What movies or TV shows could you watch again and again, without getting sick of them?
Anyone who follows me on Twitter already knows I love Clueless and the Harry Potter series more than anyone should, and I have the GIFs to prove it. I’d add The Princess Bride and Dazed and Confused to this list, too. On the TV side, every episode of Archer is an instant classic, and we watch SNL, Last Week Tonight with John Oliver, and Full Frontal with Samantha Bee religiously.
Tell me something you love most about where you live!
I could go on for days about how much we love our mountain town and the mountains themselves, but I think what I love most is that every season is great here. Everywhere else I’ve ever lived, part of the year was nice, but there was always some season you had to suffer through. We see the sun almost every day, which is hard to beat, and there’s always something to do outside.
What’s one of the best decisions you’ve made for yourself, so far this year?
I reprioritized my health. Work — especially all the travel — has taken a toll these past several years, but I made a decision this year that I’d eat better and exercise no matter what.
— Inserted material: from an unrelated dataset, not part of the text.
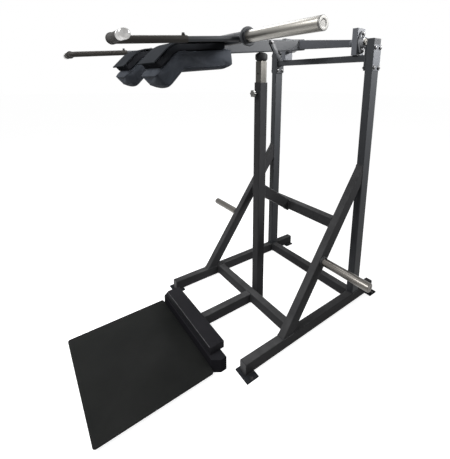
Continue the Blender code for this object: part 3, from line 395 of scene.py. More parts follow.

It took a little time to figure out how to do that with all the travel especially, and the truth is that I am often trading sleep for exercise time, but I’m feeling so much better and I’ve dropped some weight. For too long I told myself, “I’ll get healthier once we retire,” but I’m glad I didn’t wait for that.
If you woke up tomorrow and had no plans and no work to do, how would you spend your day?
I think about this question often, because that’s what our days will be like very soon! I’d wake up with no alarm clock, walk the dogs, then take time to enjoy a leisurely breakfast at the actual dining table instead of at my desk. I’d spend the rest of the morning outside, doing whatever seems most fun that day — going for a hike or bike ride, or going skiing. In the afternoon, I’d spend a few hours writing or working on another creative project with a dog in my lap, and then cook a big dinner for Mr. ONL and some friends, followed by hours of conversation and doggie snuggles around the fire.